As of January 1, 2017, thirty-two (32) states, including the District of Columbia, have expanded Medicaid under the ACA. The Republican legislation is expected to eliminate the federal funding provisions for such expansion. As a result, approximately 12.9 million people would lose Medicaid coverage, according to the Urban Institute. With respect to replacement, the Republicans have proposed giving the states more control over their Medicaid programs. Like the marketplaces subsidies, the impact of the withdrawal of federal funding is not yet known on full loss of coverage.
Employer and Individual Mandates
The proposed Republican legislation is expected to eliminate both the employer and individual mandates, where larger employers are required to offer qualified health insurance coverage to their full-time employees and individuals are required to obtain minimum essential coverage, or both employers and individuals could face tax penalties. The Republicans have proposed allowing insurers to charge individuals more when they have a break in coverage, thus encouraging individuals to maintain continuous coverage. Additionally, Republicans have proposed the establishment of high-risk pools, which would help subsidize insurance for those with chronic health conditions. However, at this point, until more guidance is offered on replacement legislation, the rippling impact of the elimination of the mandates is unknown.
For the approximately 150 million people covered under employer-sponsored plans, many may lose certain consumer protections they currently enjoy under their plans under proposed legislation. Although these provisions are immune from change under the current budget resolution process, these provisions could be impacted by other forthcoming legislation.

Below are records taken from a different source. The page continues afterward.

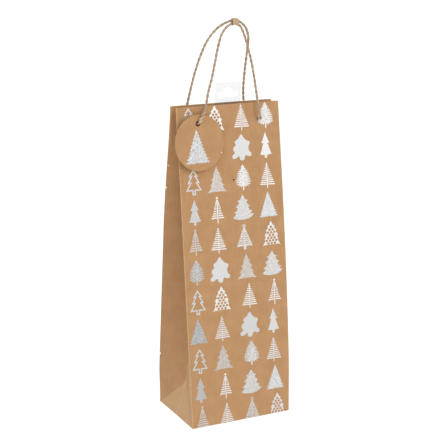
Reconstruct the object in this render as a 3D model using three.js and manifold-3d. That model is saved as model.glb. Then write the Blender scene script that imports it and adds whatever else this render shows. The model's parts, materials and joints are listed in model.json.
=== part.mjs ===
// A paper bottle gift bag with two rope handles, a round gift tag and a clear hang tab.
// Millimetres. +Z is up, the front panel faces -Y, and the origin is the centre of the base on the floor.
import * as THREE from "three";
import { mergeVertices } from "three/addons/utils/BufferGeometryUtils.js";
import Module from "manifold-3d";

const wasm = await Module();
wasm.setup();

// ---------- driving dimensions ----------

// the folded paper bag
const bagWidth = 120; // along X
const bagDepth = 88; // along Y, at the base
const panelHeight = 350; // measured up the leaning panel
const mouthGap = 16; // between the front and back rims, outside to outside
const paper = 0.4; // panels, gussets and folds
const gap = 0.3; // between pieces that touch

// the turned-over rim and its stiffening card
const rimCard = 0.8;
const rimCardHeight = 34;
const rimFoldHeight = 40;

// the base
const baseCard = 1;
const baseFlapOverlap = 12; // how far the two long flaps pass the middle
const sideFlapShortfall = 6; // a side flap is this much shorter than half the base is deep
const sideFlapTaper = 12; // and its short side this much narrower at each end
const baseInset = 0.9; // flaps and card keep this far inside the walls

// the gussets
const creaseFootInset = 12.4; // how far in the triangle's apex leans
const creaseFootHeight = 38; // height of that apex
const gussetFullFoldHeight = 150; // above this the gusset is folded as tight as the paper allows
const gussetPinch = 2.3; // how closely the folded halves lie together at the mouth

// the handles
const ropeDiameter = 2.8;
const holeSpacing = 73; // between the two holes of a panel
const holeDrop = 18; // from the rim down to the hole centres
const holeClearance = 1.1; // all round the rope, in the panels and in the tag
const knotWidth = 8;
const knotThickness = 4.2;

// the band round both ropes at their crest
const bandLength = 8.6;
const bandThickness = 0.3;
const bandCentreX = 12.3;

// the gift tag
const tagDiameter = 60;
const tagThickness = 0.5;
const tagHoleDrop = 10; // from the tag's edge to its hole centre
const tagYaw = 6; // degrees: its free side stands off the panel
const tagClearance = 0.7; // between its near edge and the panel

// the hang tab
const hangTabWidth = 31;
const hangTabHeight = 52;
const hangTabThickness = 0.4;
const hangTabRise = 23; // above the rim
const hangTabCentreX = 6.4;
const hangTabCorner = 2.5;
const slotWidth = 25;
const slotHeight = 6;
const slotHumpWidth = 11;
const slotHumpHeight = 5;
const slotDrop = 11; // from the tab's top edge to the top of the slot's wings

// the glued side seam
const seamWidth = 12;
const seamInset = 3;

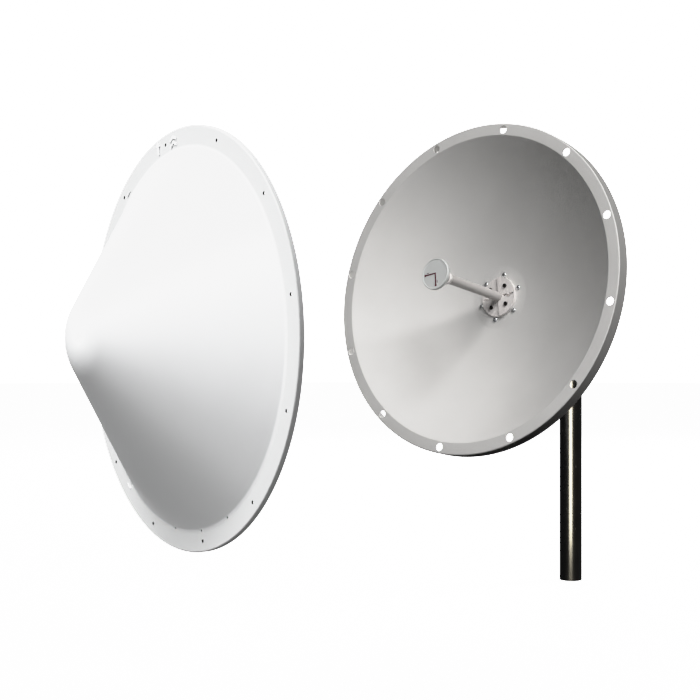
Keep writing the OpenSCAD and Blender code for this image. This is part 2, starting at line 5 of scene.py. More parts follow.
import bmesh
import bpy
from mathutils import Matrix, Vector
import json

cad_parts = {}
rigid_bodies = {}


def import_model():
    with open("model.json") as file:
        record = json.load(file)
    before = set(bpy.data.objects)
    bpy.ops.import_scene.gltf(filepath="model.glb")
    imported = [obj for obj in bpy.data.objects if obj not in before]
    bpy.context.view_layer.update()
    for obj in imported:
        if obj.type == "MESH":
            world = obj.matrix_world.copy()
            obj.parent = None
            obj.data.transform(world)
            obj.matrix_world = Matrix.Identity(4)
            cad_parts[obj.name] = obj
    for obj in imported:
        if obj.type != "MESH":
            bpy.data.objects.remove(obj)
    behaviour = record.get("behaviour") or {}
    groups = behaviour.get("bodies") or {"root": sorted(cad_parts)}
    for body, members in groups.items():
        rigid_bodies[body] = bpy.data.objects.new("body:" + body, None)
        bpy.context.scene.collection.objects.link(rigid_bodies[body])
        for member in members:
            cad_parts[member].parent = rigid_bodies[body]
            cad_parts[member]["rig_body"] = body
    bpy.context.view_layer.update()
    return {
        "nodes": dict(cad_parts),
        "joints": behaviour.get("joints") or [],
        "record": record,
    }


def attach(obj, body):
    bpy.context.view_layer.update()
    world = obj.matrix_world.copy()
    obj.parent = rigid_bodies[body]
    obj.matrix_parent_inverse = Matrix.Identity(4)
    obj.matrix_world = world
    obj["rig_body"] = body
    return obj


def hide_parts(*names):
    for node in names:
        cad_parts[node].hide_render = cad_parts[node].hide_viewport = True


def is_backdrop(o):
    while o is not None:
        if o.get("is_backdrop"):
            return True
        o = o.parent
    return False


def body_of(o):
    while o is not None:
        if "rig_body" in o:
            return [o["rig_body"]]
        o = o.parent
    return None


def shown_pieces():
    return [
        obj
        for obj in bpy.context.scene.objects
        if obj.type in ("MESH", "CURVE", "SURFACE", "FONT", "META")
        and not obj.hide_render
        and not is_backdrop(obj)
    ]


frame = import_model()

MM = 0.001
JOINTS = {joint["name"]: joint for joint in frame["joints"]}
MOUNTS = {mount["name"]: mount for mount in frame["record"]["mounts"]}

# Sizes in millimetres, and angles in degrees
RIM_R = 338
BOWL_R = 314
BOWL_DEPTH = 98
FLAT_R = 62
SHEET = 2
EDGE_DEPTH = 28
EDGE_ROUND = 2.6
RIM_Z = 250
FLAT_Z = RIM_Z - BOWL_DEPTH
CENTRE_BORE_R = 32.5
HOLE_RING_R = RIM_R - 13
RIM_HOLE_R = 8
PATTERN_TURN = 6.3
DISH_BOLT_R = 47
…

For example, President-Elect Donald Trump has stated that he plans on keeping the ban on pre-existing conditions and coverage for young adults to age twenty-six (26). However, Senate Republicans have recently voted against legislation that would preserve these provisions, thus making such provisions vulnerable. Other vulnerable coverage protections are mental health, treatment and addiction prevention programs, and birth control.
When Can We Expect Replacement?
Replacement legislation does not have as clear of a path as repeal. Unlike the repeal path, any replacement legislation will require a “super-majority,” not just a simple majority, meaning, for example, in the Senate, sixty (60) votes will be required for passage. Thus, the Republicans must get cooperation from Democrats to gain the required support for a replacement bill.
Additionally, not only is the content of the new legislation unclear, the timing of the replacement is unclear as well. Disagreement currently exists as to the replacement legislation as well as the timing of the replacement, which could directly impact the repeal of the ACA itself. From the Republican camp, Congressmen have stated that repeal and replacement could occur two (2) to four (4) years from now. The next few months will be legislatively instrumental in providing guidance as to content and timing.
For now, the ACA is still the law. Further, it is unclear how much longer the ACA, in its present form, will remain the law. Since most employer-provided plans and the marketplaces have just started their new plan years, the earliest we could start seeing changes implemented to the current health care law would occur for plan years and tax years beginning in 2018. However, we are now to the point where the fates have released their grip on the future of health care. The control now initially lies with Congress, which has the daunting task of seeing through the repeal process, but more daunting, working through the replacement process. This is a process to which we must all pay careful attention, as the largest national reform to the health care system since Medicare in 1965 is about to go through another historical overhaul.